## Data for processing:
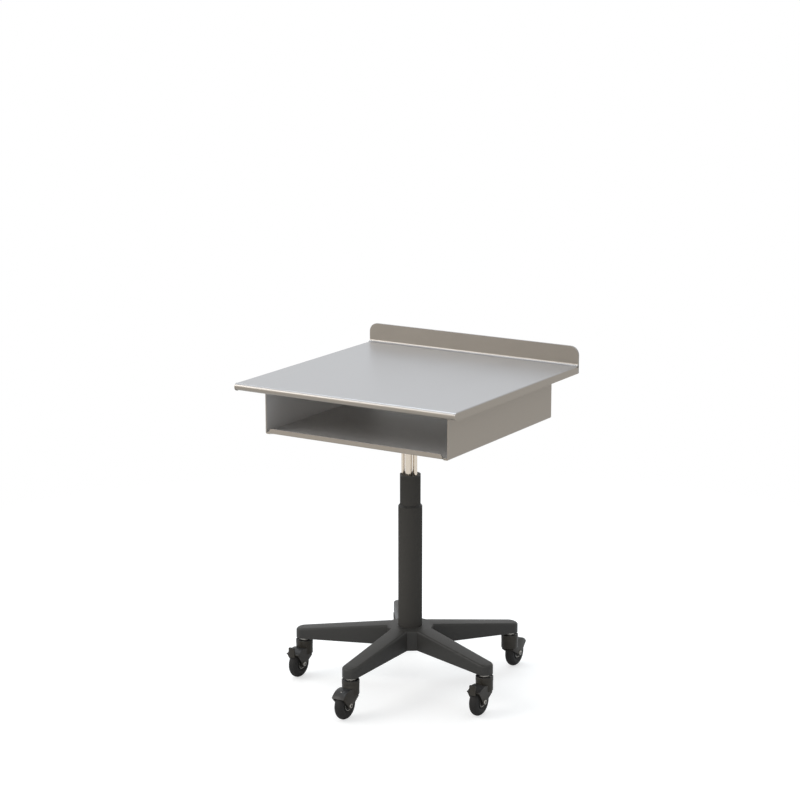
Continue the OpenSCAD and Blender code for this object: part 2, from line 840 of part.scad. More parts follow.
module fork(i, braked) {
    color("#3d3932") at_caster(i) difference() {
        union() {
            translate([0, 0, drum_z]) cylinder(h = drum_top - drum_z, r = drum_r);
            along(-leg_out, leg_out) {
                yoke_outline(braked ? brake_leg_deg : hood_deg, braked ? -10 : -40);
                if (braked) ear_outline();
            }
        }
        along(-leg_in, leg_in) {
            translate([trail, wheel_r]) circle(hood_r - hood_t);
            if (braked) polygon([
                on_ring(hood_r / 2, 0), on_ring(hood_r / 2, brake_hood_deg),
                on_ring(2 * hood_r, brake_hood_deg), on_ring(2 * hood_r, 0)
            ]);
        }
        intersection() {
            cylinder(h = drum_web_z, r = drum_r - drum_wall);
            translate([-drum_r, -leg_in, 0]) cube([2 * drum_r, 2 * leg_in, drum_web_z + cut]);
        }
        cylinder(h = drum_top + cut, r = stem_r + run_gap);
        translate([trail, 0, wheel_r]) rotate([90, 0, 0]) {
            cylinder(h = 2 * leg_out + 2 * cut, r = axle_r, center = true);
            for (s = [0, 1]) mirror([0, 0, s]) translate([0, 0, leg_out - axle_recess])
                cylinder(h = axle_recess + cut, r = axle_nut_r + stud_gap);
        }
        if (braked) translate([pedal_x, 0, pedal_z]) rotate([90, 0, 0])
            cylinder(h = 2 * leg_out + 2 * cut, r = pedal_pin_r + run_gap, center = true);
    }
}

module bearing_cap(i) {
    color("#35332f") at_caster(i) rotate_extrude() difference() {
        union() {
            translate([stem_r + 2 * pass_gap, drum_top])
                square([cap_r - cap_edge_r - stem_r - 2 * pass_gap, cap_top - drum_top]);
            translate([cap_r - cap_edge_r, drum_top + cap_edge_r / 2])
                square([cap_edge_r, cap_top - drum_top - 1.5 * cap_edge_r]);
            translate([cap_r - cap_edge_r, cap_top - cap_edge_r]) bend(cap_edge_r, cap_edge_r, 1, 1);
            translate([cap_r - cap_edge_r, drum_top]) square([cap_edge_r / 2, cap_edge_r]);
            translate([cap_r - cap_edge_r / 2, drum_top + cap_edge_r / 2]) circle(cap_edge_r / 2);
        }
        translate([stem_r, drum_top - cut]) square([2 * pass_gap, cap_top]);
    }
}

module about_axle(i) {
    at_caster(i) translate([trail, 0, wheel_r]) rotate([90, 0, 0]) children();
}

module tyre(i) {
    color("#2e2e2c") about_axle(i) rotate_extrude() intersection() {
        translate([tyre_ring_r, 0]) circle(tyre_w);
        translate([core_r, -tyre_w]) square([wheel_r, 2 * tyre_w]);
    }
}

module wheel(i) {
    color("#383735") about_axle(i) difference() {
        rotate_extrude() polygon([
            [axle_r + pass_gap, -tyre_w], [core_face_r, -tyre_w], [core_r, -core_side],
            [core_r, core_side], [core_face_r, tyre_w], [axle_r + pass_gap, tyre_w]
        ]);
        for (s = [0, 1]) mirror([0, 0, s]) translate([0, 0, bearing_in])
            cylinder(h = tyre_w, r = bearing_r);
    }
}

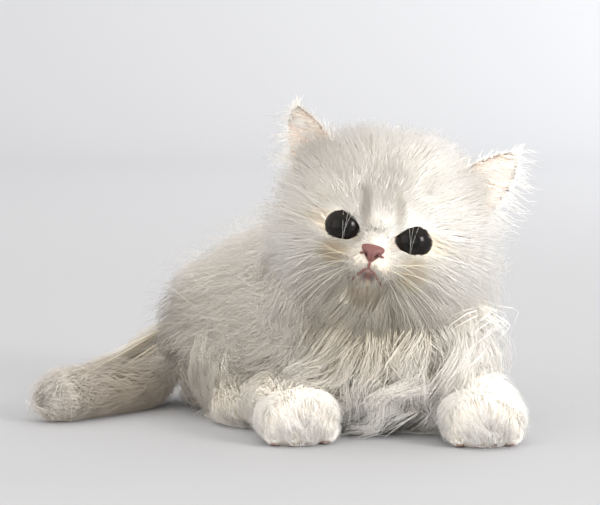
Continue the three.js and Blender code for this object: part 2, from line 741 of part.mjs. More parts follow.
// Ear: the cup of its form with a thin shell behind it
function earSolid(form) {
  const rows = 6;
  const columns = 6;
  const width = columns + 1;
  const offset = (rows + 1) * width;
  const grid = (isBack) => Array.from({ length: offset }, (_, i) => {
    const share = Math.floor(i / width) / rows;
    const angle = Math.PI * ((i % width) / columns - 0.5);
    return form.point(share, angle, CORE, isBack ? -form.shell(share, angle) : 0);
  });
  const faces = [];
  const quad = (a, b, c, d) => faces.push(a, b, c, a, c, d);
  for (let row = 0; row < rows; row += 1) {
    for (let column = 0; column < columns; column += 1) {
      const a = row * width + column;
      quad(a, a + 1, a + 1 + width, a + width);
      quad(offset + a + 1, offset + a, offset + a + width, offset + a + 1 + width);
    }
    const first = row * width;
    const last = first + columns;
    quad(offset + first, first, first + width, offset + first + width);
    quad(last, offset + last, offset + last + width, last + width);
  }
  for (let column = 0; column < columns; column += 1) {
    const top = rows * width + column;
    quad(column + 1, column, offset + column, offset + column + 1);
    quad(top, top + 1, offset + top + 1, offset + top);
  }
  return solidFrom(indexedGeometry([...grid(false), ...grid(true)], faces));
}

// Toes: rounded lobes across the front of a paw
function toeSolids(paw) {
  const ahead = paw.tangent(1).setZ(0).normalize();
  const across = new THREE.Vector3(ahead.y, -ahead.x, 0);
  return Array.from({ length: TOES.count }, (_, i) => {
    const place = 2 * i / (TOES.count - 1) - 1;
    const at = paw.centre(1)
      .addScaledVector(across, TOES.spread * place)
      .addScaledVector(ahead, TOES.ahead - TOES.setBack * Math.abs(place));
    const geometry = new THREE.SphereGeometry(1, 8, 5);
    geometry.scale(TOES.long, TOES.wide, TOES.tall);
    geometry.rotateZ(Math.atan2(ahead.y, ahead.x));
    geometry.translate(at.x, at.y, TOES.height);
    return solidFrom(geometry);
  });
}

// Cores of the head, neck and trunk, each cut clear of those before it, and the room each takes
const parts = new Map();
const rooms = new Map();
const core = (form, mesh) => formSolid(form, mesh);
const room = (form, mesh) => formSolid(form, { ...mesh, extra: GAP });

const sockets = [-1, 1].flatMap((side) => [eyeSolid(side, GAP), lidOpening(side)]);
const lips = [lipSolid(LIP.offset), lipSolid(-LIP.offset)];
const philtrum = bar([onFace([0, PHILTRUM.top]), onFace([0, MOUTH.top])], PHILTRUM.thickness);
const wholeHead = join(core(head, MESH.head), lidSolid(-1), lidSolid(1), ...lips);
const openHead = cut(wholeHead, ...sockets, noseSolid(GAP), philtrum);
rooms.set('head', room(head, MESH.head));
parts.set('head', cut(openHead, jawPrism(GAP)));
parts.set('lower_jaw', largest(openHead.intersect(jawPrism(0))));
parts.set('nose', cut(noseSolid(0), nostrilSolid(-1), nostrilSolid(1)));
parts.set('eye_right', eyeSolid(-1, 0));
parts.set('eye_left', eyeSolid(1, 0));
parts.set('ear_right', cut(earSolid(ears.right), rooms.get('head')));
parts.set('ear_left', cut(earSolid(ears.left), rooms.get('head')));

function addCore(name, form, mesh, extras = []) {
  const whole = join(core(form, mesh), ...extras);
  parts.set(name, cut(whole, floor, ...rooms.values()));
  rooms.set(name, room(form, mesh));
}

addCore('neck', neck, MESH.neck);
addCore('chest', chest, MESH.chest);
parts.set('torso', cut(core(trunk, MESH.torso), floor, ...rooms.values()));
parts.set('rump', cut(core(trunk, MESH.rump), floor, ...rooms.values()));
rooms.set('torso', room(trunk, { ...MESH.torso, to: RUMP_START }));
rooms.set('rump', room(trunk, MESH.rump));

// Cores of the limbs and the tail
for (const name of ['foreleg_right', 'foreleg_left']) addCore(name, limbs[name], MESH.leg);
for (const name of ['forepaw_right', 'forepaw_left']) {
  addCore(name, limbs[name], MESH.paw, toeSolids(limbs[name]));
}
for (const name of ['thigh_right', 'thigh_left', 'hindpaw_right', 'hindpaw_left']) {
  addCore(name, limbs[name], MESH.hind);
}
const tailNames = ['tail_base', 'tail_middle', 'tail_tip'];
const tailEnds = [tail.ends[0], ...TAIL_CUTS, tail.ends[1]];
const tailRooms = new Map();
tailNames.forEach((name, i) => {
  const from = tailEnds[i] + (i > 0 ? TAIL_GAP_SHARE : 0);
  const mesh = { from, to: tailEnds[i + 1], rings: TAIL_RINGS[i], around: TAIL_AROUND };
  tailRooms.set(name, room(tail, mesh));
  parts.set(name, cut(core(tail, mesh), floor, ...rooms.values()));
});
tailRooms.forEach((solid, name) => rooms.set(name, solid));

// Locks, first on the parts that lie outermost
const COATS = [
  ['ear_right', ears.right, LOCKS.ear],
  ['ear_left', ears.left, LOCKS.ear],
  ['head', head, LOCKS.head],
  ['neck', neck, LOCKS.neck],
  ['chest', chest, LOCKS.chest],
  ...['foreleg', 'thigh', 'hindpaw'].flatMap((limb) => ['right', 'left'].map((side) => (
    [`${limb}_${side}`, limbs[`${limb}_${side}`], LOCKS[limb]]
  ))),
  ['torso', trunk, LOCKS.torso],
  ['rump', trunk, LOCKS.rump],
  ...tailNames.map((name) => [name, tail, LOCKS[name]]),
];
const bareNames = ['nose', 'eye_right', 'eye_left', 'lower_jaw', 'ear_right', 'ear_left'];
const lockRooms = [];
for (const [name, form, plan] of COATS) {
  const bare = bareNames.filter((other) => other !== name).map((other) => parts.get(other));
  const neighbours = [...rooms].filter(([other]) => other !== name).map(([, solid]) => solid);
  const grown = growLocks(parts.get(name), form, plan, bare, [...neighbours, ...lockRooms]);
  parts.set(name, largest(join(parts.get(name), ...grown.map(({ lock }) => lock))));
  lockRooms.push(...grown.map(({ around }) => around));
}

// Scene graph: every part stands at its own place, in one group that is set on its middle
const group = new THREE.Group();
group.name = 'persian_kitten';

function addNode(name, at, colour = COLOURS.coat, roughness = ROUGHNESS.coat) {
  const mesh = parts.get(name).getMesh();
  const geometry = new THREE.BufferGeometry();
  geometry.setAttribute('position', new THREE.BufferAttribute(new Float32Array(mesh.vertProperties), 3));
  geometry.setIndex(new THREE.BufferAttribute(new Uint32Array(mesh.triVerts), 1));
  geometry.translate(-at.x, -at.y, -at.z);
  geometry.computeVertexNormals();
  const material = new THREE.MeshStandardMaterial({ color: colour, roughness, metalness: 0 });
  const node = new THREE.Mesh(geometry, material);
  node.name = name;
  node.position.copy(at);
  group.add(node);
}

addNode('head', headPoint(0, SKULL.lift, -SKULL.depth));
addNode('lower_jaw', headPoint(0, MOUTH.cornerHeight, 0));
addNode('nose', headPoint(0, NOSE.height, NOSE.front), COLOURS.leather, ROUGHNESS.leather);
for (const [name, side] of [['right', -1], ['left', 1]]) {
  addNode(`eye_${name}`, headPoint(side * EYE.spread, 0, -EYE.depth), COLOURS.eye, ROUGHNESS.eye);
  addNode(`ear_${name}`, headPoint(side * EAR.across, EAR.up, EAR.depth), COLOURS.ear);
}
addNode('neck', neck.centre(0.5));
addNode('chest', chest.centre(0.5), COLOURS.shade);
addNode('torso', trunk.centre(0.3));
addNode('rump', trunk.centre(0.9));
for (const [name, form] of Object.entries(limbs)) addNode(name, form.centre(0));
tailNames.forEach((name, i) => addNode(name, tail.centre(Math.max(tailEnds[i], 0)), COLOURS.shade));

const box = new THREE.Box3().setFromObject(group);
const middle = box.getCenter(new THREE.Vector3());
group.position.set(-middle.x, -middle.y, -box.min.z);
group.updateMatrixWorld(true);

export default group;
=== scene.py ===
"""A Persian kitten, life size: skin, coat, eyes, nose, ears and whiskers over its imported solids.

The kitten lies on its chest with its head raised and tilted and its tail laid out on the floor.
Inside the classes lengths are millimetres in the kitten's own axes: it faces -Y, its left side is
+X, the floor is Z = 0 and the middle between its eyes stands over the origin. Placing turns them
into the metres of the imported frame. Each form of the body is a surface of two parameters, share
along it and angle round it, with layers: layer 0 is the skin and layer 1 the tips of the coat.
"""

from __future__ import annotations

import logging
import math
from dataclasses import dataclass, field, replace
from enum import Enum
from typing import Protocol

import bpy
import numpy as np
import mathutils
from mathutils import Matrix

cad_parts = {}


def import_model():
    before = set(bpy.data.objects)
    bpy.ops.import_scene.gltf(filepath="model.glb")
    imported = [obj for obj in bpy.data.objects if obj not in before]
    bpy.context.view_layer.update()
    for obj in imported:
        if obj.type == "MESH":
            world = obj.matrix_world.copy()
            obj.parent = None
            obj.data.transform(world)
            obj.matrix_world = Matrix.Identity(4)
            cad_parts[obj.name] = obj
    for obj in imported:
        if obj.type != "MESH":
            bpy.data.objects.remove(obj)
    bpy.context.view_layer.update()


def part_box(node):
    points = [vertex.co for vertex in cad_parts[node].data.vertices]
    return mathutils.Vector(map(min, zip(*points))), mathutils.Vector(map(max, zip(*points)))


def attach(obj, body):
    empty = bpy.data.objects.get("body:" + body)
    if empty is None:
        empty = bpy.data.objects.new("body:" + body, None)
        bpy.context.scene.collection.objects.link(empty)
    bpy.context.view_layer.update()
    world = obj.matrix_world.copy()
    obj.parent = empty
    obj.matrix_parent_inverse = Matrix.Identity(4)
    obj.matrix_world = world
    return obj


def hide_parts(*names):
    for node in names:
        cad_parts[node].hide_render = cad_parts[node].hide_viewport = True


Array = np.ndarray
Pair = tuple[float, float]
Vector = tuple[float, float, float]
Colour = tuple[float, float, float]
Four = tuple[float, float, float, float]
Piece = bpy.types.Object
Material = bpy.types.Material
Tree = bpy.types.NodeTree
Node = bpy.types.Node
Output = bpy.types.NodeSocket
Inputs = dict[str | int, object]
log = logging.getLogger("kitten")

SEED = 11
MILLIMETRES = 1000
LEVEL = np.array([1, 1, 0])


def smoothstep(value: Array, low: float, high: float) -> Array:
    """Smooth step from 0 at low to 1 at high: 3 t squared less 2 t cubed, t held from 0 to 1."""
    t = np.clip((value - low) / (high - low), 0, 1)
    return t * t * (3 - 2 * t)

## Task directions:
Each line from the one bearing "const box = new" through the one bearing "obj.matrix_world = Matrix.Identity(4)" is to be duplicated without change; all remaining lines are to be left out.

## Solution to this exercise:
const box = new THREE.Box3().setFromObject(group);
const middle = box.getCenter(new THREE.Vector3());
group.position.set(-middle.x, -middle.y, -box.min.z);
group.updateMatrixWorld(true);

export default group;
=== scene.py ===
"""A Persian kitten, life size: skin, coat, eyes, nose, ears and whiskers over its imported solids.

The kitten lies on its chest with its head raised and tilted and its tail laid out on the floor.
Inside the classes lengths are millimetres in the kitten's own axes: it faces -Y, its left side is
+X, the floor is Z = 0 and the middle between its eyes stands over the origin. Placing turns them
into the metres of the imported frame. Each form of the body is a surface of two parameters, share
along it and angle round it, with layers: layer 0 is the skin and layer 1 the tips of the coat.
"""

from __future__ import annotations

import logging
import math
from dataclasses import dataclass, field, replace
from enum import Enum
from typing import Protocol

import bpy
import numpy as np
import mathutils
from mathutils import Matrix

cad_parts = {}


def import_model():
    before = set(bpy.data.objects)
    bpy.ops.import_scene.gltf(filepath="model.glb")
    imported = [obj for obj in bpy.data.objects if obj not in before]
    bpy.context.view_layer.update()
    for obj in imported:
        if obj.type == "MESH":
            world = obj.matrix_world.copy()
            obj.parent = None
            obj.data.transform(world)
            obj.matrix_world = Matrix.Identity(4)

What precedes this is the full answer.